| Description of the task |
Print the first line of the material below and each line after it, exactly as written, ending with the line that contains "of them have.".

| Source data |
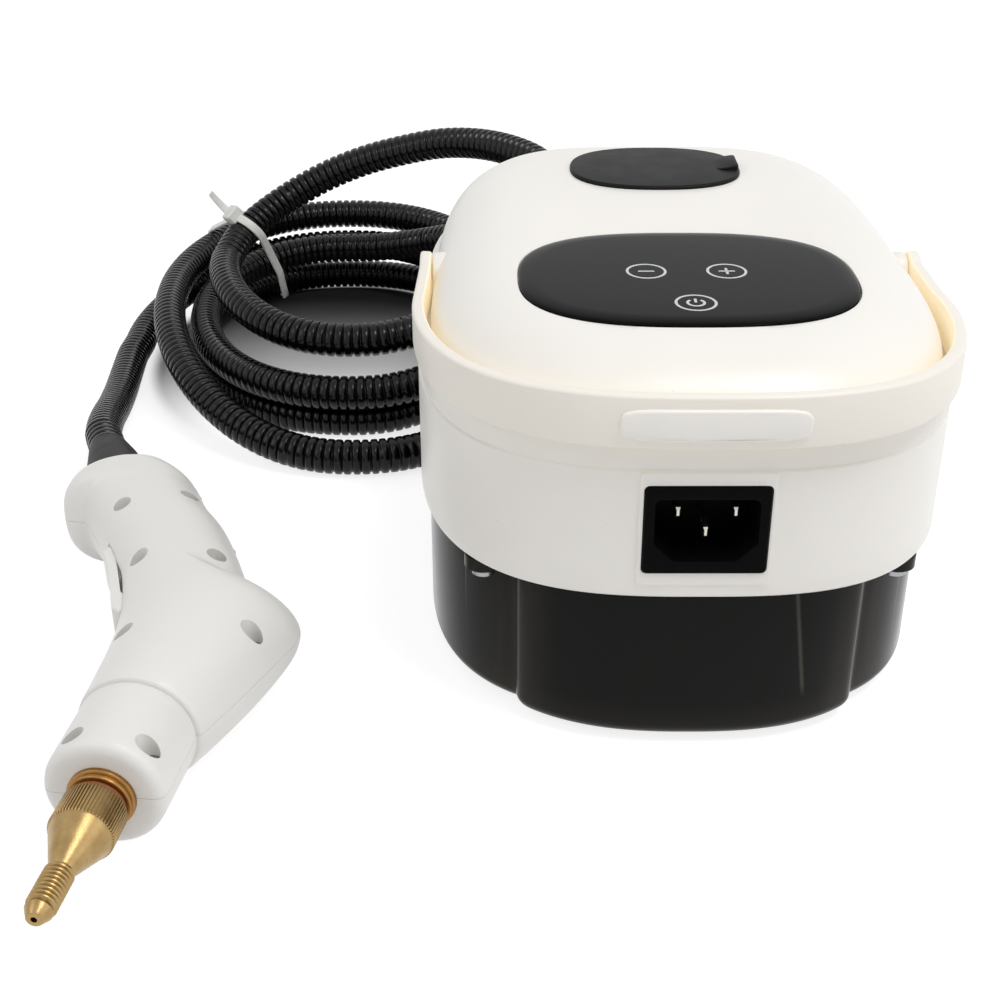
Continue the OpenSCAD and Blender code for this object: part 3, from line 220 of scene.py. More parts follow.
class Shade(Nodes):
    """The nodes of one surface, with the place of each point in millimetres."""

    def __init__(self, name: str) -> None:
        """Makes the material and the nodes that all of them have.

        Args:
            name: Its name.
        """
        self.material = bpy.data.materials.new(name)
        self.material.use_nodes = True
        super().__init__(self.material.node_tree)
        self.tree.nodes.clear()
        self.surface = self.add("ShaderNodeBsdfPrincipled")
        self.feed(self.add("ShaderNodeOutputMaterial").inputs["Surface"], self.surface.outputs[0])
        place = self.add("ShaderNodeTexCoord").outputs["Object"]
        scaled = self.add("ShaderNodeVectorMath", {"operation": "SCALE"}, {0: place, "Scale": 1 / MM})
        self.place = scaled.outputs[0]
        split = self.add("ShaderNodeSeparateXYZ", None, {0: self.place})
        self.x, self.y, self.z = (Value(self, s) for s in split.outputs)

    def noise(self, size: float, detail: float = 2.0, stretch: Color = (1.0, 1.0, 1.0)) -> Value:
        """Adds noise.

        Args:
            size: Size of its features in millimetres.
            detail: Octaves of finer noise.
            stretch: Factors of the place along the axes.

        Returns:
            Values from 0 to 1.
        """
        place = self.add("ShaderNodeVectorMath", {"operation": "MULTIPLY"}, {0: self.place, 1: stretch})
        inputs = {"Vector": place.outputs[0], "Scale": 1.0 / size, "Detail": detail}
        return self.value("ShaderNodeTexNoise", None, inputs)

    def specks(self, size: float, share: float) -> Value:
        """Returns sparse round specks, 1 inside a speck."""
        cells = self.value("ShaderNodeTexVoronoi", None, {"Vector": self.place, "Scale": 1.0 / size})
        return 1.0 - cells.step(share * 0.6, share)

    def mix(self, factor: "Value | float", first: object, second: object) -> bpy.types.NodeSocket:
        """Returns a mix of two colours."""
        node = self.add("ShaderNodeMix", {"data_type": "RGBA"}, {0: factor, 6: first, 7: second})
        return node.outputs[2]

    def bump(self, height: Value, strength: float, depth: float) -> None:
        """Feeds a height in millimetres to the surface normal."""
        inputs = {"Height": height, "Strength": strength, "Distance": depth * MM}
        self.feed(self.surface.inputs["Normal"], self.add("ShaderNodeBump", None, inputs).outputs[0])

    def put(self, **inputs: object) -> None:
        """Sets inputs of the surface, written with underscores for spaces."""
        for key, item in inputs.items():
            self.feed(self.surface.inputs[key.replace("_", " ")], item)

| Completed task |
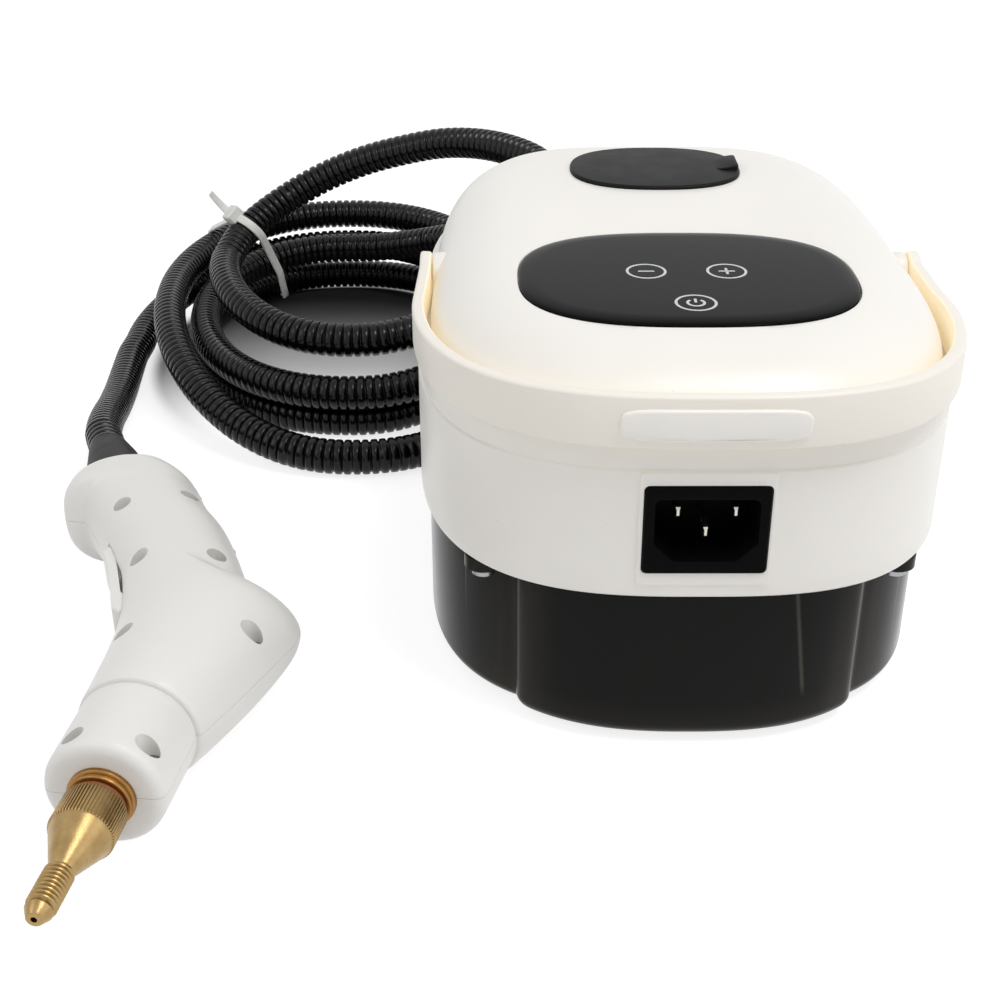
Continue the OpenSCAD and Blender code for this object: part 3, from line 220 of scene.py. More parts follow.
class Shade(Nodes):
    """The nodes of one surface, with the place of each point in millimetres."""

    def __init__(self, name: str) -> None:
        """Makes the material and the nodes that all of them have.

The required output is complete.